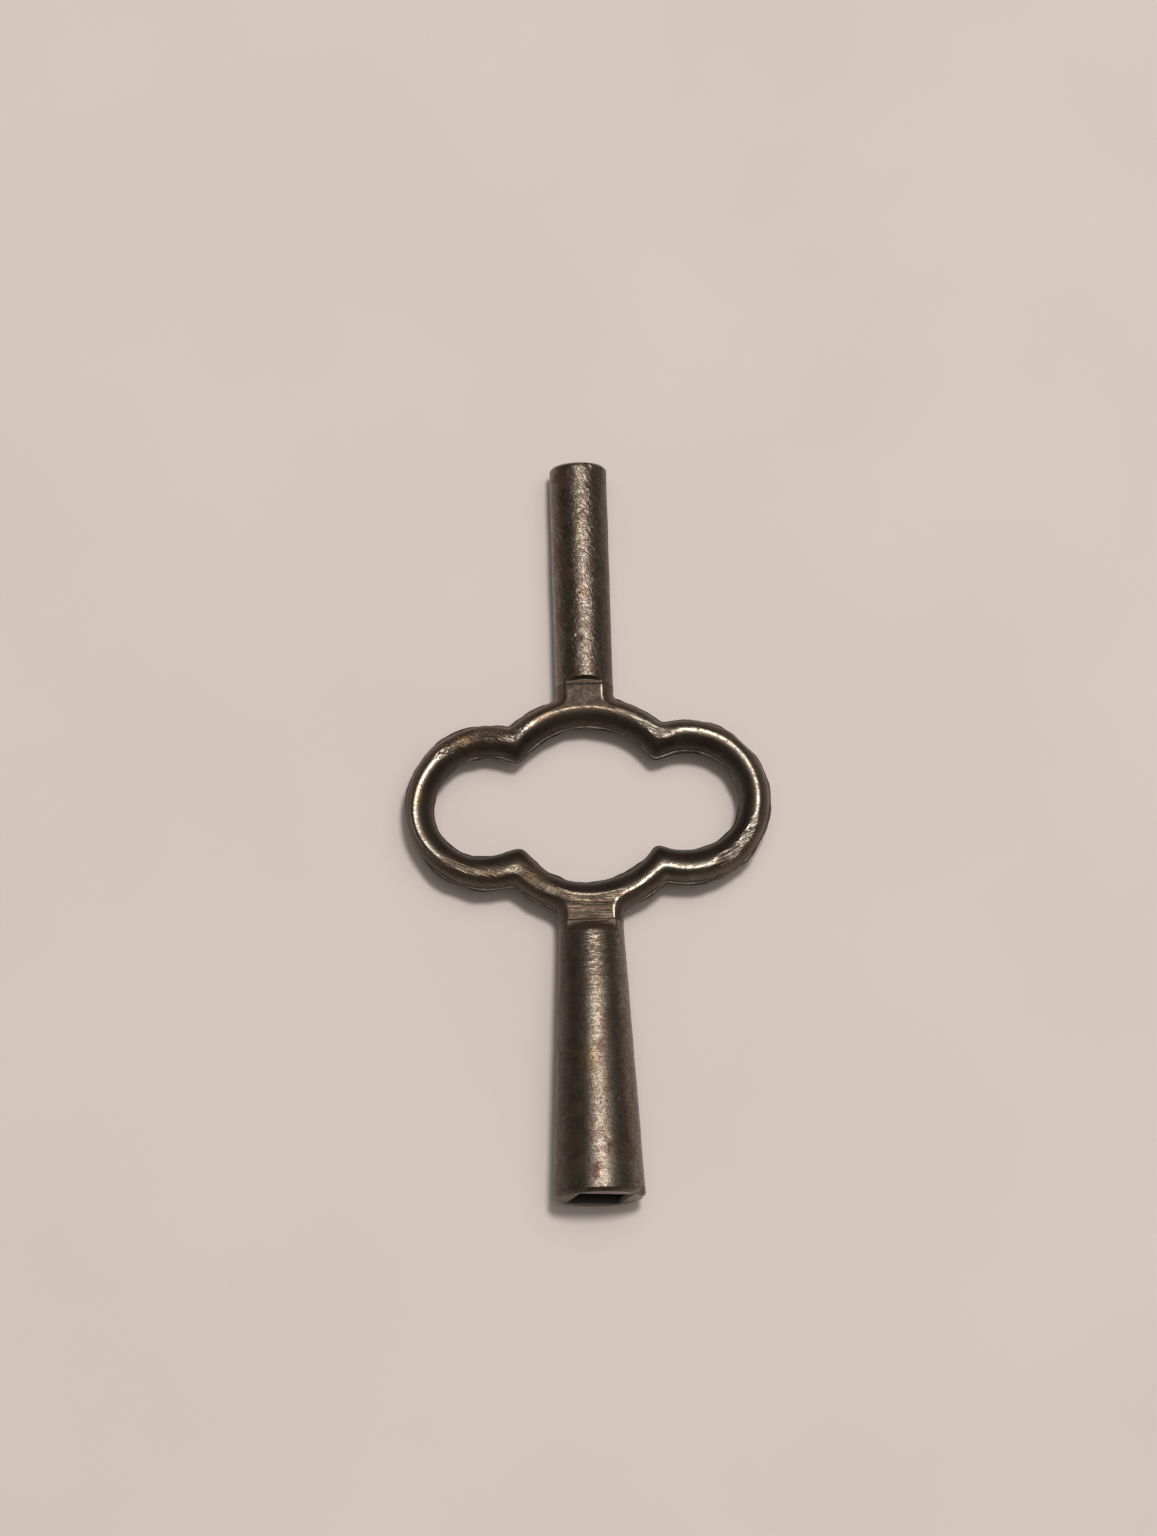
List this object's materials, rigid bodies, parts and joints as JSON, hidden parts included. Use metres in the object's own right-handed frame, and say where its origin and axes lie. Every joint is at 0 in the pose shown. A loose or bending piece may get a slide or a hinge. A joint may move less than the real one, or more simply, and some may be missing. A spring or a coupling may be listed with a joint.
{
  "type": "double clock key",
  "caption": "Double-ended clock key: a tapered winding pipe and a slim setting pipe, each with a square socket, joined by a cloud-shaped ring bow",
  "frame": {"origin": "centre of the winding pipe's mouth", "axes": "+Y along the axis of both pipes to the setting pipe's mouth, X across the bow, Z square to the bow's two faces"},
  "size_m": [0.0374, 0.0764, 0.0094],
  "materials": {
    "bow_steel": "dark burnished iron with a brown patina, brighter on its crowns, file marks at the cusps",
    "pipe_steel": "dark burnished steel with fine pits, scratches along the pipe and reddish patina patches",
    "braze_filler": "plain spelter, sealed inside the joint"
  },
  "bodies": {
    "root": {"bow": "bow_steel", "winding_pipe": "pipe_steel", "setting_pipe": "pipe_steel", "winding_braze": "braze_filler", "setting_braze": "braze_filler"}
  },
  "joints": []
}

What the exercise asks: Output all of the data above without any alteration.

Finished exercise:
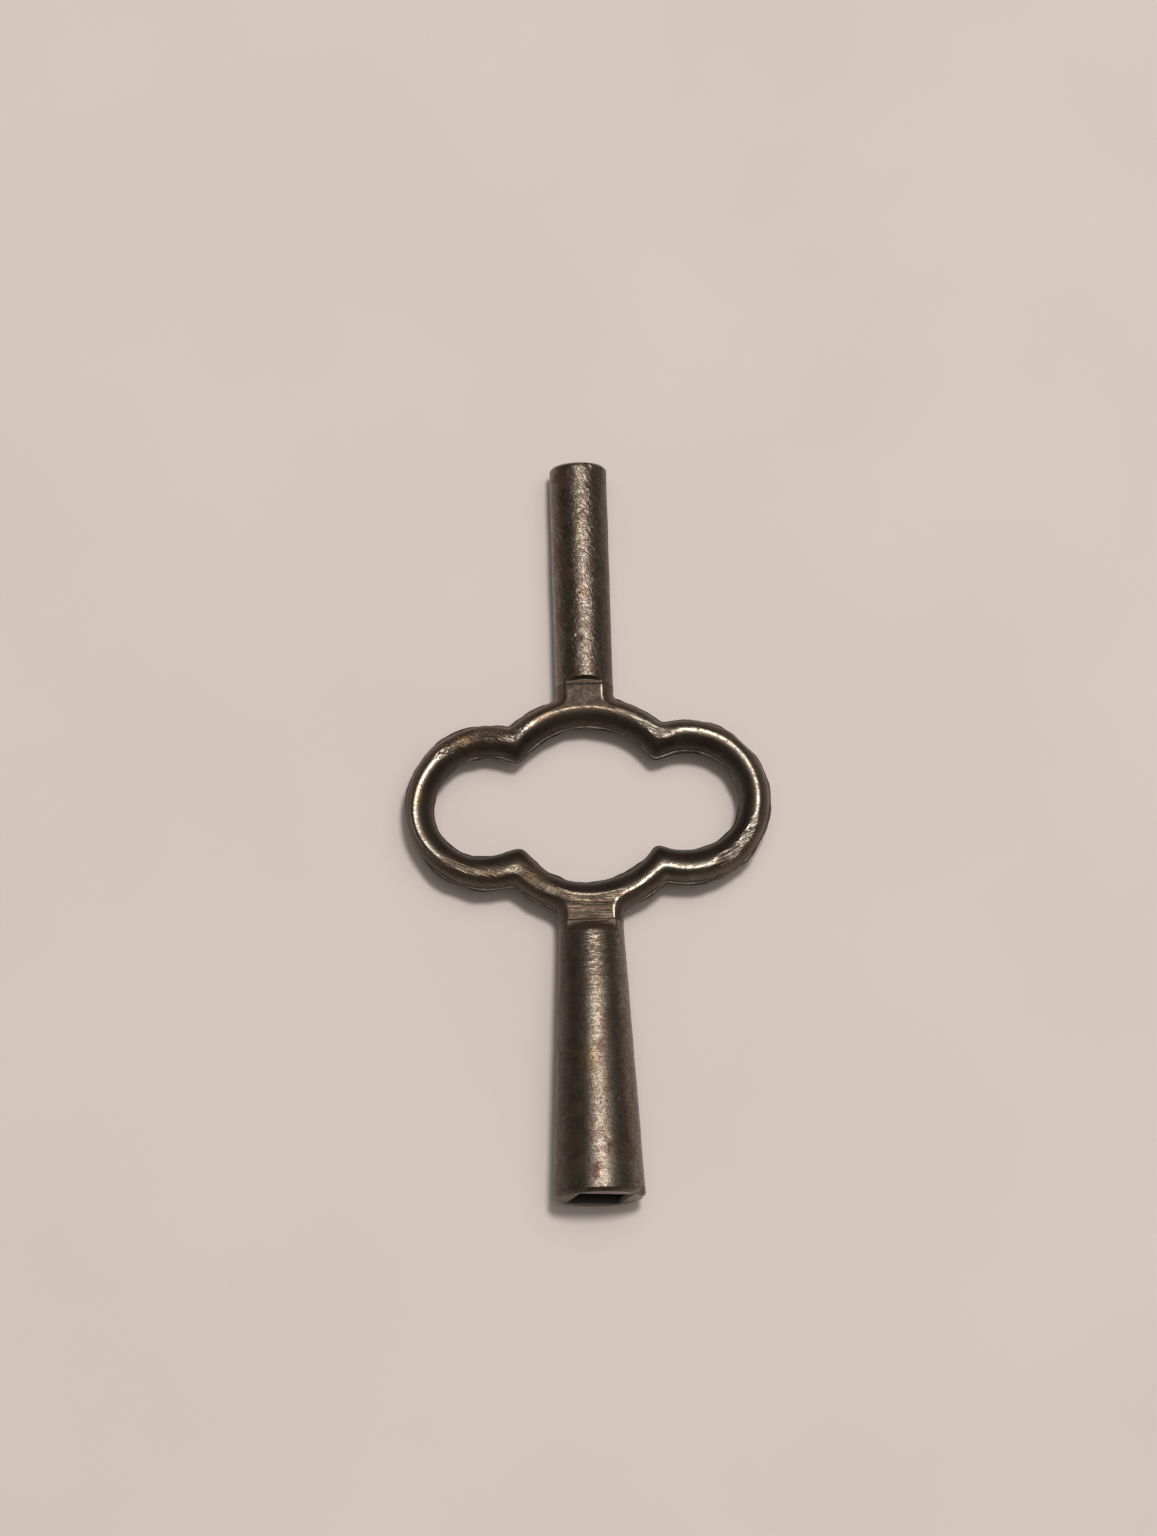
List this object's materials, rigid bodies, parts and joints as JSON, hidden parts included. Use metres in the object's own right-handed frame, and say where its origin and axes lie. Every joint is at 0 in the pose shown. A loose or bending piece may get a slide or a hinge. A joint may move less than the real one, or more simply, and some may be missing. A spring or a coupling may be listed with a joint.
{
  "type": "double clock key",
  "caption": "Double-ended clock key: a tapered winding pipe and a slim setting pipe, each with a square socket, joined by a cloud-shaped ring bow",
  "frame": {"origin": "centre of the winding pipe's mouth", "axes": "+Y along the axis of both pipes to the setting pipe's mouth, X across the bow, Z square to the bow's two faces"},
  "size_m": [0.0374, 0.0764, 0.0094],
  "materials": {
    "bow_steel": "dark burnished iron with a brown patina, brighter on its crowns, file marks at the cusps",
    "pipe_steel": "dark burnished steel with fine pits, scratches along the pipe and reddish patina patches",
    "braze_filler": "plain spelter, sealed inside the joint"
  },
  "bodies": {
    "root": {"bow": "bow_steel", "winding_pipe": "pipe_steel", "setting_pipe": "pipe_steel", "winding_braze": "braze_filler", "setting_braze": "braze_filler"}
  },
  "joints": []
}